-- Start PROVIDED ENTRIES --

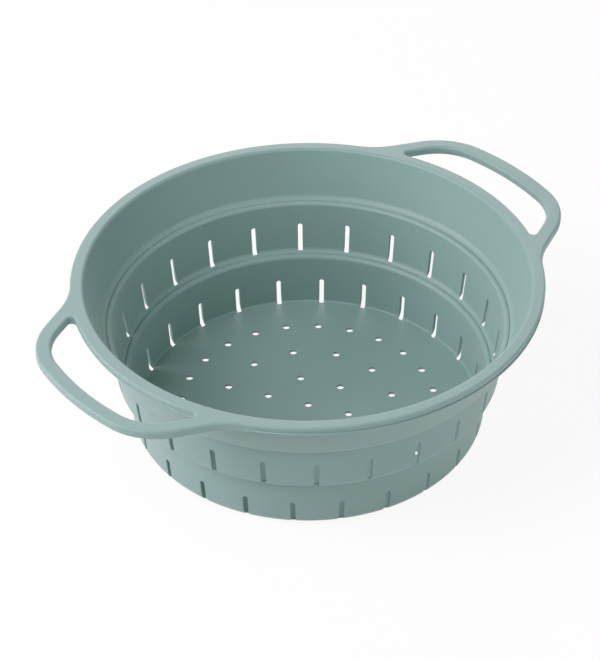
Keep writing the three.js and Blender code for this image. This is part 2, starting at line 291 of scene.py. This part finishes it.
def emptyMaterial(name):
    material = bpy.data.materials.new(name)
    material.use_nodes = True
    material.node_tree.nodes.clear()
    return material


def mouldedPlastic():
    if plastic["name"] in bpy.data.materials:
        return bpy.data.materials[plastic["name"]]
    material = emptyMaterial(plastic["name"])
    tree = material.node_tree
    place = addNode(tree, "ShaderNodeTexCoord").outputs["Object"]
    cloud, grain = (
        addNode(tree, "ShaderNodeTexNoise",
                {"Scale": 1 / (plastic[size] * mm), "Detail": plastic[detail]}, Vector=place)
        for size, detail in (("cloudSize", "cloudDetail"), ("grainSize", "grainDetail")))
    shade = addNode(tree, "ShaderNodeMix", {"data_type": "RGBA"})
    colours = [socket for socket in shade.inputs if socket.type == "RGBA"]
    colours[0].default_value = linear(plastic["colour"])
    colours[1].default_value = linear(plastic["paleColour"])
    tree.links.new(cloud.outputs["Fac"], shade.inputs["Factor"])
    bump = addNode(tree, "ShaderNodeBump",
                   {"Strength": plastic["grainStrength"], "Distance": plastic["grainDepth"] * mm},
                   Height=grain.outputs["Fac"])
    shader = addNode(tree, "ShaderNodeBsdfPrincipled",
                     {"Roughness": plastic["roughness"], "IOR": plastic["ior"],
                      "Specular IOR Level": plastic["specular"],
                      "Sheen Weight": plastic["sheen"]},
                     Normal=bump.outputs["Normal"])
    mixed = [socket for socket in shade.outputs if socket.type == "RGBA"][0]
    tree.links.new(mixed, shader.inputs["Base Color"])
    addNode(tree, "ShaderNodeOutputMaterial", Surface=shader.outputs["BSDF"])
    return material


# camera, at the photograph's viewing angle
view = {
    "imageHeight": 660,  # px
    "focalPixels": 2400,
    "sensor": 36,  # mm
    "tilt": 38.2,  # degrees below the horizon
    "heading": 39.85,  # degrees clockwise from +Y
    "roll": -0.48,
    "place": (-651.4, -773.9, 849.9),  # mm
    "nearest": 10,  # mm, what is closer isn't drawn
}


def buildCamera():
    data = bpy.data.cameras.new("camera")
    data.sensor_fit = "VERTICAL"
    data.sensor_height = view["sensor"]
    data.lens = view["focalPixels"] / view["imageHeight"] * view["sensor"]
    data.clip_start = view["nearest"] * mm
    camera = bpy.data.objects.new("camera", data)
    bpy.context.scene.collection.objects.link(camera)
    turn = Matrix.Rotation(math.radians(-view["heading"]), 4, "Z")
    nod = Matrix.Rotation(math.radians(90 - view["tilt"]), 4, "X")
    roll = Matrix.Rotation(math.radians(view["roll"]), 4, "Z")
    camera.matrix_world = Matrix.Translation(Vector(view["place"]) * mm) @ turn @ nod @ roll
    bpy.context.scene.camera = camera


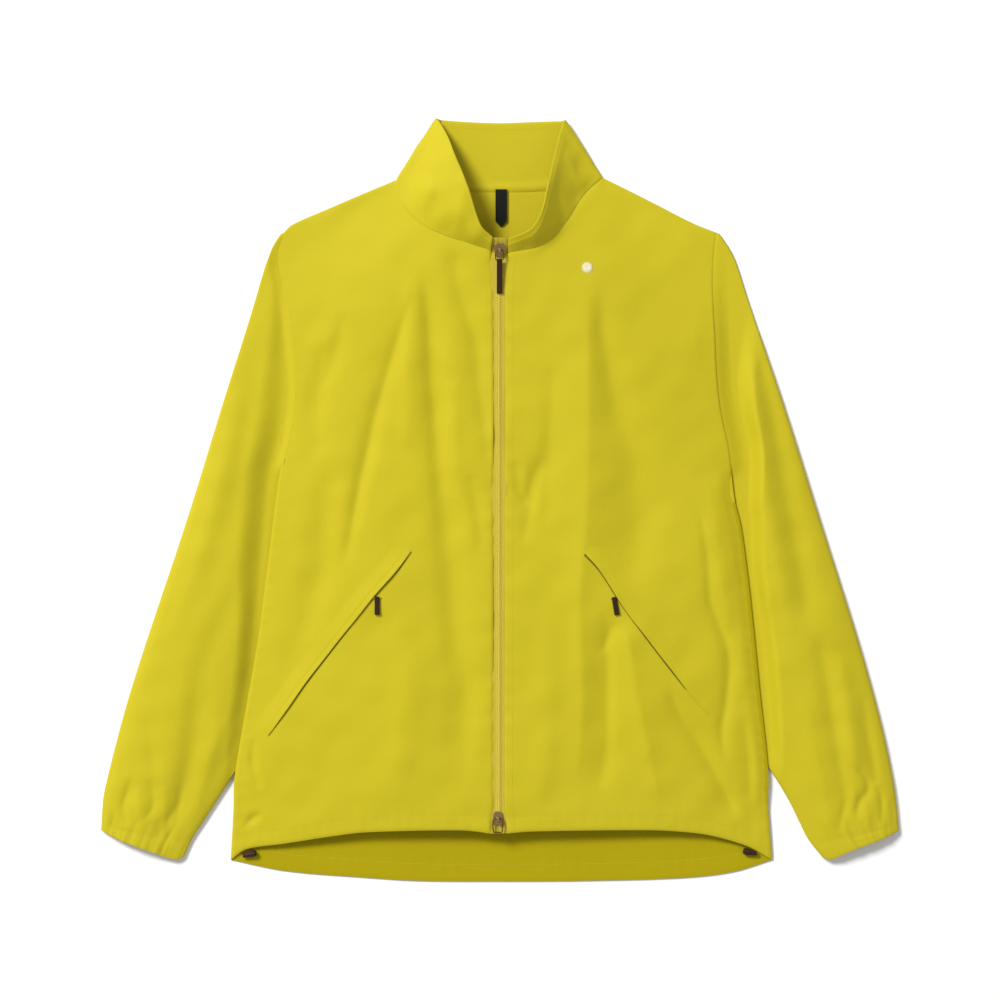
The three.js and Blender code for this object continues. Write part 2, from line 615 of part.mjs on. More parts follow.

-- End PROVIDED ENTRIES --

TASK BRIEF: Extract every entry in the listing word for word.

SOLUTION TO THIS TASK:
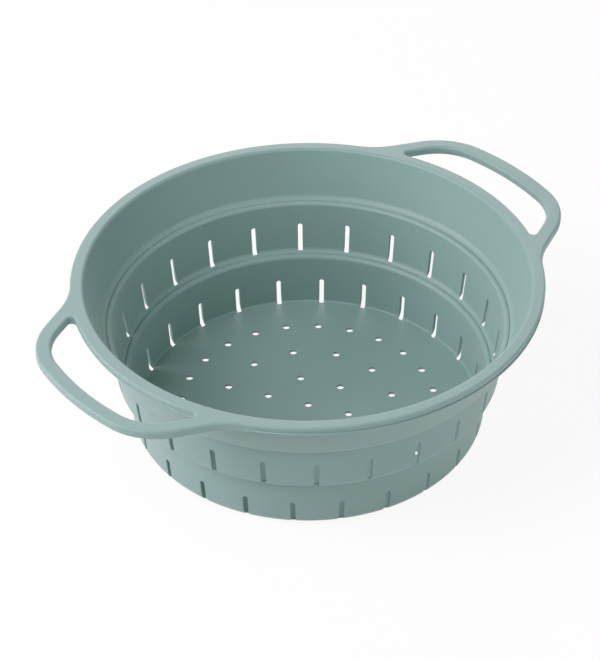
Keep writing the three.js and Blender code for this image. This is part 2, starting at line 291 of scene.py. This part finishes it.
def emptyMaterial(name):
    material = bpy.data.materials.new(name)
    material.use_nodes = True
    material.node_tree.nodes.clear()
    return material


def mouldedPlastic():
    if plastic["name"] in bpy.data.materials:
        return bpy.data.materials[plastic["name"]]
    material = emptyMaterial(plastic["name"])
    tree = material.node_tree
    place = addNode(tree, "ShaderNodeTexCoord").outputs["Object"]
    cloud, grain = (
        addNode(tree, "ShaderNodeTexNoise",
                {"Scale": 1 / (plastic[size] * mm), "Detail": plastic[detail]}, Vector=place)
        for size, detail in (("cloudSize", "cloudDetail"), ("grainSize", "grainDetail")))
    shade = addNode(tree, "ShaderNodeMix", {"data_type": "RGBA"})
    colours = [socket for socket in shade.inputs if socket.type == "RGBA"]
    colours[0].default_value = linear(plastic["colour"])
    colours[1].default_value = linear(plastic["paleColour"])
    tree.links.new(cloud.outputs["Fac"], shade.inputs["Factor"])
    bump = addNode(tree, "ShaderNodeBump",
                   {"Strength": plastic["grainStrength"], "Distance": plastic["grainDepth"] * mm},
                   Height=grain.outputs["Fac"])
    shader = addNode(tree, "ShaderNodeBsdfPrincipled",
                     {"Roughness": plastic["roughness"], "IOR": plastic["ior"],
                      "Specular IOR Level": plastic["specular"],
                      "Sheen Weight": plastic["sheen"]},
                     Normal=bump.outputs["Normal"])
    mixed = [socket for socket in shade.outputs if socket.type == "RGBA"][0]
    tree.links.new(mixed, shader.inputs["Base Color"])
    addNode(tree, "ShaderNodeOutputMaterial", Surface=shader.outputs["BSDF"])
    return material


# camera, at the photograph's viewing angle
view = {
    "imageHeight": 660,  # px
    "focalPixels": 2400,
    "sensor": 36,  # mm
    "tilt": 38.2,  # degrees below the horizon
    "heading": 39.85,  # degrees clockwise from +Y
    "roll": -0.48,
    "place": (-651.4, -773.9, 849.9),  # mm
    "nearest": 10,  # mm, what is closer isn't drawn
}


def buildCamera():
    data = bpy.data.cameras.new("camera")
    data.sensor_fit = "VERTICAL"
    data.sensor_height = view["sensor"]
    data.lens = view["focalPixels"] / view["imageHeight"] * view["sensor"]
    data.clip_start = view["nearest"] * mm
    camera = bpy.data.objects.new("camera", data)
    bpy.context.scene.collection.objects.link(camera)
    turn = Matrix.Rotation(math.radians(-view["heading"]), 4, "Z")
    nod = Matrix.Rotation(math.radians(90 - view["tilt"]), 4, "X")
    roll = Matrix.Rotation(math.radians(view["roll"]), 4, "Z")
    camera.matrix_world = Matrix.Translation(Vector(view["place"]) * mm) @ turn @ nod @ roll
    bpy.context.scene.camera = camera


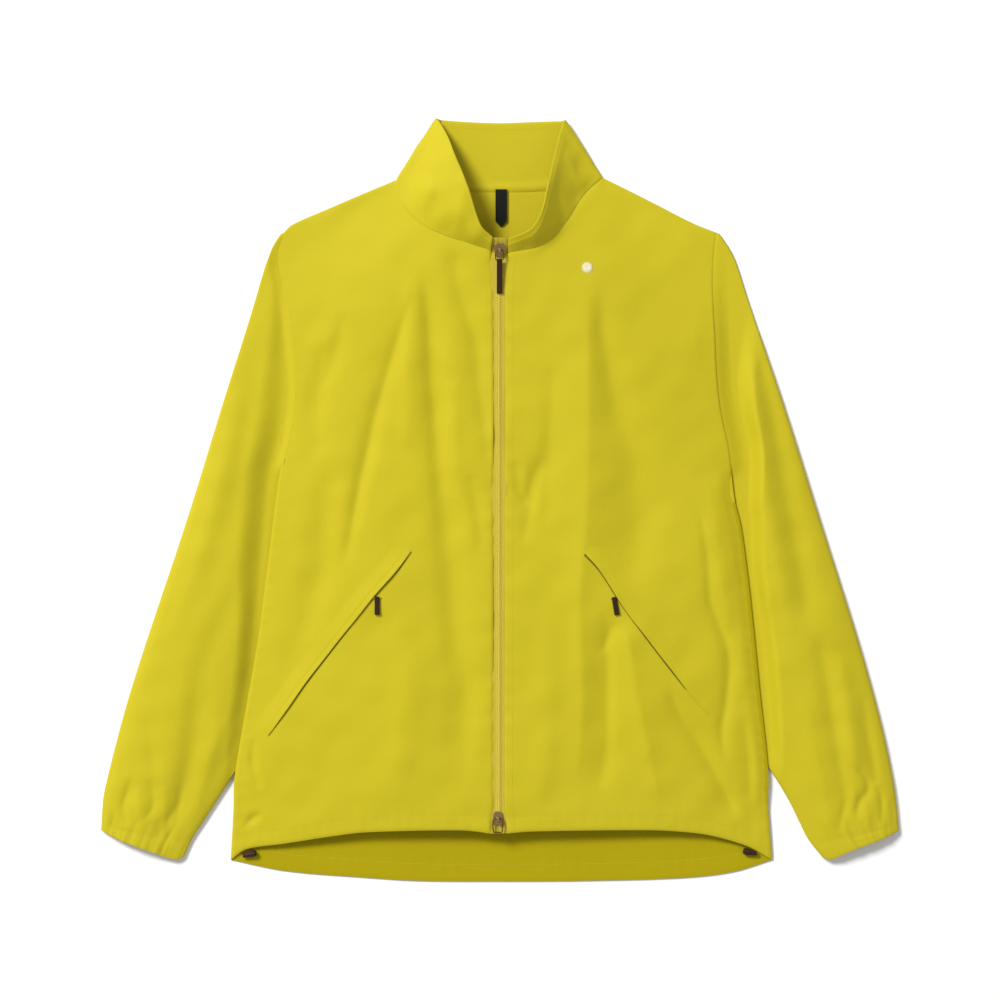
The three.js and Blender code for this object continues. Write part 2, from line 615 of part.mjs on. More parts follow.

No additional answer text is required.